Congo’s Electoral Commission Announces Presidential Elections Not Possible In 2017

The long delayed presidential elections in Democratic Republic of Congo will face further delay as Electoral Commission of the country announced Friday in Paris that even by the end of 2017 votes would not be possible.

The mandate of President Joseph Kabila is ending by the mid of December this year following long protests and claiming dozens of lives in violence. Amid such situation it is learned a political agreement has been reached between the government and opposition to help the president cling to power beyond his timeframe ends.

Kabila, 46, became President of Congo after his father, former president, Laurent Kabila was assassinated in 2001.

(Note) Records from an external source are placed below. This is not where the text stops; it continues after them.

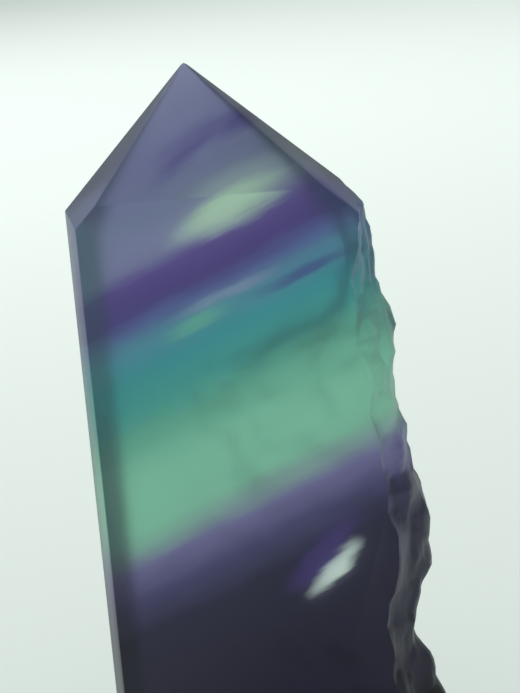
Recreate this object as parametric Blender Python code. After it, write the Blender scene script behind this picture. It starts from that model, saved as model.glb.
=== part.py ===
"""Polished banded fluorite point with one natural, unpolished side.

The stone is one solid. A polished front, back and two faces on the left stand upright, and six polished
facets lean in from them to an apex left of the middle. The rough crystal surface makes up the right side
and the lower right of the back, and the base is sawn flat. Metres, +Z up. The origin is on the base, under
the middle of the box.
"""

import bmesh
import bpy
import numpy as np
from mathutils import Euler, Matrix, Vector, noise

MM = 0.001

# Polished block: X runs to the right from the front left edge, Y to the back from the front face
HEIGHT = 88.0 * MM
DEPTH = 16.0 * MM
RIDGE_DEPTH = 9.0 * MM
FRONT_CREASE = 73.0 * MM
BACK_CREASE = 67.6 * MM
APEX = (13.8 * MM, RIDGE_DEPTH, HEIGHT)

# Corners round the shoulder. The tip facets on the left and right cut into the front face below its crease
FRONT_LEFT = (0.0, 0.0, 70.4 * MM)
CREASE_LEFT = (2.5 * MM, 0.0, FRONT_CREASE)
CREASE_RIGHT = (29.3 * MM, 0.0, FRONT_CREASE)
FRONT_RIGHT = (33.2 * MM, 0.0, 69.6 * MM)
RIGHT_RIDGE = (31.0 * MM, RIDGE_DEPTH, 72.6 * MM)
BACK_RIGHT = (27.5 * MM, DEPTH, BACK_CREASE)
BACK_LEFT = (2.0 * MM, DEPTH, BACK_CREASE)
LEFT_RIDGE = (-2.1 * MM, RIDGE_DEPTH, 71.3 * MM)

# Lap cuts, each through three points of its plane
TIP_CUTS = (
    (APEX, CREASE_LEFT, CREASE_RIGHT),
    (APEX, FRONT_RIGHT, RIGHT_RIDGE),
    (APEX, RIGHT_RIDGE, BACK_RIGHT),
    (APEX, BACK_RIGHT, BACK_LEFT),
    (APEX, BACK_LEFT, LEFT_RIDGE),
    (APEX, FRONT_LEFT, CREASE_LEFT),
)
SIDE_CUTS = (
    (FRONT_LEFT, LEFT_RIDGE, (0.0, 0.0, 0.0)),
    (LEFT_RIDGE, BACK_LEFT, (BACK_LEFT[0], DEPTH, 0.0)),
)

# How far the uncut block reaches to the left and right, past the left ridge and the natural surface
UNCUT_LEFT, UNCUT_RIGHT = -10.0 * MM, 50.0 * MM

# Natural side, in millimetres: height above the base, X where it leaves the front face, how far to the
# right it reaches, and X where it joins the back face. The last row passes outside the polished tip.
NATURAL_SIDE = (
    (-3.0, 34.8, 39.6, 25.0),
    (4.0, 34.8, 39.3, 23.0),
    (8.0, 34.8, 38.9, 21.2),
    (11.5, 34.2, 38.1, 19.6),
    (14.0, 33.4, 37.2, 18.6),
    (17.0, 32.8, 36.2, 17.6),
    (19.5, 32.4, 36.6, 16.6),
    (22.5, 33.4, 37.8, 16.2),
    (26.0, 34.6, 38.9, 15.7),
    (28.8, 34.7, 38.9, 15.1),
    (31.5, 34.8, 39.3, 14.6),
    (36.0, 34.5, 38.4, 13.6),
    (40.0, 34.0, 37.0, 12.8),
    (44.0, 33.8, 36.4, 12.3),
    (47.5, 33.4, 36.5, 11.9),
    (50.5, 32.6, 36.4, 15.0),
    (54.5, 31.9, 37.2, 25.0),
    (58.0, 31.8, 35.8, 28.6),
    (64.5, 32.2, 34.5, 29.0),
    (67.0, 32.9, 34.7, 29.2),
    (69.6, 33.2, 34.1, 29.2),
    (73.0, 31.3, 31.6, 28.5),
    (91.0, 31.3, 31.6, 28.5),
)

# Depths at which the natural side reaches furthest and turns towards the back
REACH_DEPTH = 7.0 * MM
TURN_DEPTH = 12.0 * MM
TURN_INSET = 1.8 * MM

# Distance by which the natural surface is carried on past the polished faces, so that it cuts them
OVERRUN = 5.0 * MM
FAR_LEFT = -20.0 * MM

# Relief of the natural surface: size of each kind of feature, then its height
LUMP_SIZE, LUMP_HEIGHT = 10.0 * MM, 0.4 * MM
FACET_SIZE, FACET_HEIGHT, FACET_LEVEL = 5.0 * MM, 1.1 * MM, 0.45
RIDGE_SIZE, RIDGE_LENGTH, RIDGE_HEIGHT = 3.0 * MM, 18.0 * MM, 0.7 * MM
RIDGE_LEVEL = 0.2
RELIEF_SEED = Vector((3.7, 1.9, 5.3))

# Turn of the crystal's own axes against the polished block
CRYSTAL_TURN = Euler((0.6, 0.35, 0.8)).to_matrix()

# Mesh spacing of the natural surface
RING_SPACING = 1.0 * MM
ARC_SEGMENTS = 42

BAND_GREEN = (0.16, 0.42, 0.33, 1.0)
FLUORITE_IOR = 1.434
POLISH_ROUGHNESS = 0.08


def clear_scene():
    """Remove every object, so that the file holds the stone alone."""
    for item in list(bpy.data.objects):
        bpy.data.objects.remove(item, do_unlink=True)


def link_mesh(name, bm):
    """Make an object from a bmesh, with all faces turned outwards."""
    bmesh.ops.recalc_face_normals(bm, faces=bm.faces)
    mesh = bpy.data.meshes.new(name)
    bm.to_mesh(mesh)
    bm.free()
    item = bpy.data.objects.new(name, mesh)
    bpy.context.scene.collection.objects.link(item)
    return item


def cut_flat(bm, through, inside):
    """Cut the block along the plane through three points, and keep the side that a given point is on."""
    first, second, third = (Vector(point) for point in through)
    away = (second - first).cross(third - first)
    if away.dot(inside - first) > 0:
        away.negate()
    every = bm.verts[:] + bm.edges[:] + bm.faces[:]
    made = bmesh.ops.bisect_plane(bm, geom=every, plane_co=first, plane_no=away, clear_outer=True)
    rim = [item for item in made["geom_cut"] if isinstance(item, bmesh.types.BMEdge)]
    bmesh.ops.contextual_create(bm, geom=rim)


def polished_block():
    """The block as the saw and the lap leave it, before the natural side is taken from it."""
    size = Vector((UNCUT_RIGHT - UNCUT_LEFT, DEPTH, HEIGHT))
    middle = Vector((UNCUT_LEFT, 0.0, 0.0)) + size / 2
    bm = bmesh.new()
    bmesh.ops.create_cube(bm, size=1.0, matrix=Matrix.Translation(middle) @ Matrix.Diagonal((*size, 1.0)))
    heart = Vector((APEX[0], RIDGE_DEPTH, HEIGHT / 2))
    for through in SIDE_CUTS + TIP_CUTS:
        cut_flat(bm, through, heart)
    return link_mesh("polished_block", bm)


def relief(point):
    """Height of the natural surface above its mean, at a point of space."""
    lump = noise.noise(point / LUMP_SIZE + RELIEF_SEED) * LUMP_HEIGHT
    inside = CRYSTAL_TURN @ (point / FACET_SIZE) + RELIEF_SEED
    distances, _ = noise.voronoi(inside, distance_metric="MANHATTAN")
    facet = (FACET_LEVEL - distances[0]) * FACET_HEIGHT
    along = Vector((point.x / RIDGE_SIZE, point.y / RIDGE_SIZE, point.z / RIDGE_LENGTH))
    ridge = (RIDGE_LEVEL - abs(noise.noise(along + 2 * RELIEF_SEED))) * RIDGE_HEIGHT
    return lump + facet + ridge


def carried_on(start, end):
    """The point past the end of a line, at the overrun's distance."""
    step = np.subtract(end, start)
    return tuple(end + step / np.linalg.norm(step) * OVERRUN)


def natural_arc(height):
    """Corners of the natural surface at one height, from in front of the stone round to behind it."""
    rows = np.array(NATURAL_SIDE) * MM
    front, reach, back = (np.interp(height, rows[:, 0], rows[:, k]) for k in (1, 2, 3))
    leaves_front = (front, 0.0)
    furthest = (reach, REACH_DEPTH)
    turn = (reach - TURN_INSET, TURN_DEPTH)
    joins_back = (back, DEPTH)
    return np.array((
        carried_on(furthest, leaves_front),
        leaves_front,
        furthest,
        turn,
        joins_back,
        carried_on(turn, joins_back),
    ))


def smooth_path(corners, count):
    """Points at even spacing on a path through the corners, with its bends rounded off."""
    lengths = np.linalg.norm(np.diff(corners, axis=0), axis=1)
    travelled = np.concatenate(([0.0], np.cumsum(lengths)))
    even = np.linspace(0.0, travelled[-1], count)
    path = np.column_stack([np.interp(even, travelled, corners[:, k]) for k in (0, 1)])
    for _ in range(3):
        path[1:-1] = (path[:-2] + 2 * path[1:-1] + path[2:]) / 4
    return path


def rough_crystal():
    """The crystal as it was found: its natural surface on the right, and far outside the cuts elsewhere."""
    lowest, highest = NATURAL_SIDE[0][0] * MM, NATURAL_SIDE[-1][0] * MM
    levels = int((highest - lowest) / RING_SPACING)
    bm = bmesh.new()
    rings = []
    for height in np.linspace(lowest, highest, levels):
        path = smooth_path(natural_arc(height), ARC_SEGMENTS + 1)
        along = np.gradient(path, axis=0)
        outward = np.column_stack((along[:, 1], -along[:, 0]))
        outward /= np.linalg.norm(outward, axis=1)[:, None]
        ring = []
        for (x, y), (out_x, out_y) in zip(path, outward):
            lift = relief(Vector((x, y, height)))
            ring.append(bm.verts.new((x + out_x * lift, y + out_y * lift, height)))
        ring.append(bm.verts.new((FAR_LEFT, DEPTH + 2 * OVERRUN, height)))
        ring.append(bm.verts.new((FAR_LEFT, -2 * OVERRUN, height)))
        rings.append(ring)
    size = len(rings[0])
    for lower, upper in zip(rings[:-1], rings[1:]):
        for this in range(size):
            following = (this + 1) % size
            bm.faces.new((lower[this], lower[following], upper[following], upper[this]))
    bm.faces.new(rings[0])
    bm.faces.new(rings[-1])
    bmesh.ops.triangulate(bm, faces=bm.faces)
    return link_mesh("rough_crystal", bm)


def shared_solid(block, crystal, name):
    """The solid that the cut block and the rough crystal have in common, centred over the origin."""
    cut = block.modifiers.new("natural side", "BOOLEAN")
    cut.operation = "INTERSECT"
    cut.solver = "EXACT"
    cut.object = crystal
    evaluated = block.evaluated_get(bpy.context.evaluated_depsgraph_get())
    bm = bmesh.new()
    bm.from_mesh(evaluated.to_mesh())
    evaluated.to_mesh_clear()
    for item in (block, crystal):
        bpy.data.objects.remove(item, do_unlink=True)
    bmesh.ops.remove_doubles(bm, verts=bm.verts, dist=0.02 * MM)
    bmesh.ops.dissolve_degenerate(bm, edges=bm.edges, dist=0.01 * MM)
    bmesh.ops.triangulate(bm, faces=bm.faces)
    corners = np.array([vert.co for vert in bm.verts])
    middle = (corners.min(axis=0) + corners.max(axis=0)) / 2
    bmesh.ops.translate(bm, verts=bm.verts, vec=(-middle[0], -middle[1], 0.0))
    return link_mesh(name, bm)


def fluorite():
    """Clear fluorite in the mean colour of its bands."""
    material = bpy.data.materials.new("fluorite")
    material.use_nodes = True
    shader = material.node_tree.nodes["Principled BSDF"]
    shader.inputs["Base Color"].default_value = BAND_GREEN
    shader.inputs["Metallic"].default_value = 0.0
    shader.inputs["Roughness"].default_value = POLISH_ROUGHNESS
    shader.inputs["IOR"].default_value = FLUORITE_IOR
    shader.inputs["Transmission Weight"].default_value = 1.0
    return material


clear_scene()
stone = shared_solid(polished_block(), rough_crystal(), "fluorite_point")
stone.data.materials.append(fluorite())
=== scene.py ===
"""Looks of the polished banded fluorite point: surface, bands, floor, light and camera."""

import math

import bmesh
import bpy
from mathutils import Matrix, Vector

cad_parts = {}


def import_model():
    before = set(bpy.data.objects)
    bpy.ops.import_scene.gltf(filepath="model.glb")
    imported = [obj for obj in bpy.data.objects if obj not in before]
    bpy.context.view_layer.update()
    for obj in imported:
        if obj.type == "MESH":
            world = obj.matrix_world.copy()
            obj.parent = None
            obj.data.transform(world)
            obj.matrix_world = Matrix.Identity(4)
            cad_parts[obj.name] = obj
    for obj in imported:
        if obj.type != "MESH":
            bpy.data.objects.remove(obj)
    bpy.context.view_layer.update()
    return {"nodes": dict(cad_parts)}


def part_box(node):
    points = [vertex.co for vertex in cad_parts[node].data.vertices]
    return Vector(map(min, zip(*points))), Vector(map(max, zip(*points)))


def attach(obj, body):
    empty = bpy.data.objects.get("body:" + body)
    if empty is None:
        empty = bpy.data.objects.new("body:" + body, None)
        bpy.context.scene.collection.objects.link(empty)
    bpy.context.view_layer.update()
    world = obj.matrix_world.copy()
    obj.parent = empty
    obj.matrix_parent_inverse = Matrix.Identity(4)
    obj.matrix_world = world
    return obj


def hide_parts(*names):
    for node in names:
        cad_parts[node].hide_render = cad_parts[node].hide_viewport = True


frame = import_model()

MM = 0.001

# Foot of the front left edge, which stands a little to the right of the left ridge
LEFT_RIDGE_REACH = 2.1 * MM
BOX_LOW = Vector(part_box("fluorite_point")[0])
CORNER = Vector((BOX_LOW.x + LEFT_RIDGE_REACH, BOX_LOW.y, 0.0))

# Camera: where it looks, from which side, and how far the picture leans
AIM = CORNER + Vector((19.68, 10.5, 52.57)) * MM
AZIMUTH, ELEVATION = math.radians(3.0), math.radians(12.0)
DISTANCE = 300.0 * MM
LEAN = math.radians(5.25)
SENSOR, LENS = 36.0, 170.7


def link(name, mesh):
    """Put a mesh in the scene as an object."""
    item = bpy.data.objects.new(name, mesh)
    bpy.context.scene.collection.objects.link(item)
    return item


# Mesh of the stone

COPLANAR = math.radians(0.2)
POLISHED_AREA = 12 * MM * MM
POLISHED_CORNER = math.radians(8)
EDGE_WIDTH, EDGE_STEPS = 0.22 * MM, 2
NATURAL_CUTS = 2
NATURAL_SHARP, POLISHED_SHARP = math.radians(50), math.radians(12)


def find_polished(bm):
    """Join the triangles of each flat polished face, and give the faces found."""
    bmesh.ops.dissolve_limit(bm, angle_limit=COPLANAR, verts=bm.verts, edges=bm.edges)
    return [face for face in bm.faces if face.calc_area() > POLISHED_AREA]


def round_polished_edges(bm, polished):
    """Give the edges between polished faces the narrow round that a lap leaves."""
    kept = set(polished)
    edges = [
        edge for edge in bm.edges
        if len(edge.link_faces) == 2
        and all(face in kept for face in edge.link_faces)
        and edge.calc_face_angle(0.0) > POLISHED_CORNER
    ]
    made = bmesh.ops.bevel(
        bm, geom=edges, offset=EDGE_WIDTH, offset_type="WIDTH", segments=EDGE_STEPS,
        profile=0.5, affect="EDGES", clamp_overlap=False,
    )
    return made["faces"]


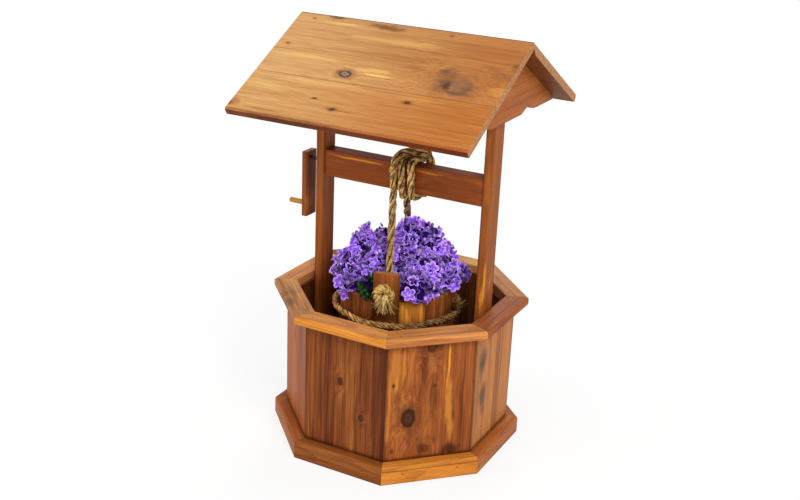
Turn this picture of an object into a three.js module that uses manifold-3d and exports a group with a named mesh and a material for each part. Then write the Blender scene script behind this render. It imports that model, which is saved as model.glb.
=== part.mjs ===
// A wishing well planter in cedar: an octagonal well with a rim and a base trim, two posts that carry
// a crossbeam and a gable roof, a crank on its axle, and a stave bucket of bellflowers on a rope.
// Millimetres, +Z up, +X along the ridge away from the crank, origin on the ground at the well's axis.
import * as THREE from "three";
import { mergeVertices } from "three/addons/utils/BufferGeometryUtils.js";
import Module from "manifold-3d";

const wasm = await Module();
wasm.setup();

// Clearances that every joint in the assembly uses
const seatGap = 0.3;
const runningGap = 0.6;
const overrun = 4;
const weldDistance = 0.0001;

// The well: eight wall panels, mitred at their long edges
const wallSides = 8;
const panelWidth = 184;
const panelThickness = 22;
const wellHeight = 318;
const rimThickness = 19;
const rimWidth = 45;
const rimOverlap = 19;
const rimRound = 5.5;
const rimInnerRound = 2.5;
const trimThickness = 24;
const trimHeight = 39;
const trimRound = 8;
const trimLowerRound = 2.5;
const floorThickness = 19;
const floorBoards = 3;
const floorSlot = 4;

// The posts, the crossbeam and the roof
const postThickness = 20;
const postDepth = 45;
const postRound = 3;
const beamDepth = 38;
const beamHeight = 56;
const beamDrop = 273;
const beamRound = 2;
const roofLength = 505;
const roofSpan = 531;
const roofRidge = 865;
const roofRise = 148;
const roofThickness = 16;
const roofUpperWidth = 184;
const roofRound = 3;
const boardSeam = 0.6;
const gableThickness = 11;
const gableDrop = 9.5;
const gableInset = 29;
const gableFlat = 146;
const gableNotchPeak = 213;
const gableNotchEnd = 300;
const gableNotchRise = 13;
const gableScoopShare = 0.3;

// The crank: an arm on an axle that runs through the left post into the end of the beam
const armThickness = 11;
const armWidth = 38;
const armShare = 0.57927;
const armRound = 2;
const armPivotDrop = 14.5;
const armStandOff = 25;
const axleDiameter = 8;
const axleDepth = 32;
const handleDiameter = 11;
const handleReach = 41;
const handleRise = 24;
const handleSeat = 8;
const dowelRound = 1.5;

// The bucket: flat staves, two of them tall ears for the rope, one rope hoop
const staveCount = 14;
const staveWidth = 54.8;
const staveThickness = 14;
const bucketDrop = 258.5;
const staveHeight = 150;
const staveRound = 2;
const earRise = 59.5;
const earRound = 4;
const earHoleDrop = 37;
const bucketShift = -8;
const bucketTwist = 17.1;
const bucketFloorInset = 8;
const bucketFloorThickness = 12;
const soilDrop = 16;
const soilCrown = 10;
const hoopDiameter = 13;
const hoopDrop = 48;

// The rope: a winding of riding turns on the beam and two falls that are knotted outside the ears
const ropeDiameter = 16;
const windingStartShift = -4;
const windingLandShift = 48;
const windingThirdShift = 35;
const windingBackShift = 24;
const windingSecondShift = 14;
const windingEndShift = -1;
const fallCut = 1.15;
const fallTopDrop = 7;
const ropeBend = 9.5;
const ropeSlack = 0.8;
const rideStartShare = 0.35;
const rideEndShare = 0.45;
const rideRampShare = 0.3;
const knotHeight = 43;
const knotWidth = 45;
const knotDepth = 30;
const tailLength = 26;
const tailDiameter = 42;
const tailShift = 3;

// The planting
const moundRadius = 140;
const moundHeight = 150;
const moundClearance = 1;
const moundEarShare = 1.06;
const bellDiameter = 30;
const bellDepth = 13;
const bellWaistShare = 0.48;
const bellDishShare = 0.4;
const bellLiftShare = 0.45;
const bellCount = 78;
// The tufts: how far across, back and up from the middle of the stave tops, and how wide, as shares
const tuftTable = [
  { across: 0, back: 0, up: 0.2, wide: 0.57 },
  { across: -0.46, back: -0.24, up: 0.61, wide: 0.17 },
  { across: -0.54, back: -0.44, up: 0.29, wide: 0.22 },
  { across: -0.72, back: -0.45, up: 0.17, wide: 0.16 },
  { across: -0.43, back: -0.67, up: 0.07, wide: 0.2 },
  { across: -0.17, back: -0.33, up: 0.33, wide: 0.29 },
  { across: -0.16, back: -0.04, up: 0.47, wide: 0.24 },
  { across: -0.38, back: -0.28, up: 0.45, wide: 0.18 },
  { across: 0.21, back: 0.11, up: 0.65, wide: 0.26 },
  { across: 0.49, back: 0.21, up: 0.73, wide: 0.11 },
  { across: 0.45, back: 0.16, up: 0.46, wide: 0.22 },
  { across: 0.62, back: 0.16, up: 0.36, wide: 0.21 },
  { across: 0.72, back: 0.09, up: 0.17, wide: 0.23 },
  { across: 0.9, back: 0.39, up: 0.28, wide: 0.1 },
  { across: 0.81, back: 0.3, up: 0.19, wide: 0.12 },
  { across: 0.59, back: -0.55, up: 0.2, wide: 0.24 },
  { across: 0.22, back: -0.29, up: 0.21, wide: 0.25 },
  { across: 0.52, back: -0.13, up: 0.27, wide: 0.26 },
  { across: 0.74, back: -0.29, up: 0.09, wide: 0.14 },
  { across: -0.11, back: -0.77, up: 0.1, wide: 0.12 },
  { across: -0.07, back: -0.6, up: 0.13, wide: 0.13 },
  { across: -0.36, back: 0.34, up: 0.32, wide: 0.27 },
  { across: 0.37, back: 0.41, up: 0.32, wide: 0.27 },
  { across: 0.06, back: 0.6, up: 0.2, wide: 0.27 },
  { across: -0.59, back: 0.53, up: 0.12, wide: 0.24 },
  { across: 0.6, back: 0.44, up: 0.12, wide: 0.22 },
  { across: 0, back: 0.29, up: 0.47, wide: 0.24 },
];

// Counts
const arcSteps = 4;
const roundSteps = 24;
const ropeSides = 10;
const windingSides = 6;
const windingSteps = 24;
const fallSteps = 12;
const bendSteps = 3;
const tuftDetail = 2;
const bellPetals = 5;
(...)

National Independent Electoral Commission President Corneille Nangaa said Kabila will not be the candidate for the presidential elections and any further decision on extending the electoral timeframe would be evaluated with the groups who were involved in the political agreement between the government and the opposition, the civil society and National Council.

The government too has said some more time is needed in the preparations of presidential elections in the country.

Meanwhile, former U.N. Secretary-General Kofi Annan and nine former African presidents have raised concerns warning of acute political crisis in the vast, mineral-rich Central African nation and also to Africa at large.

Under the constitution it is learned Kabila does not enjoys the right to run again. He was allowed to remain in office amid pending of presidential elections in tandem with a transitional watchdog. It is also learned a new leader need to be chosen within opposition ranks.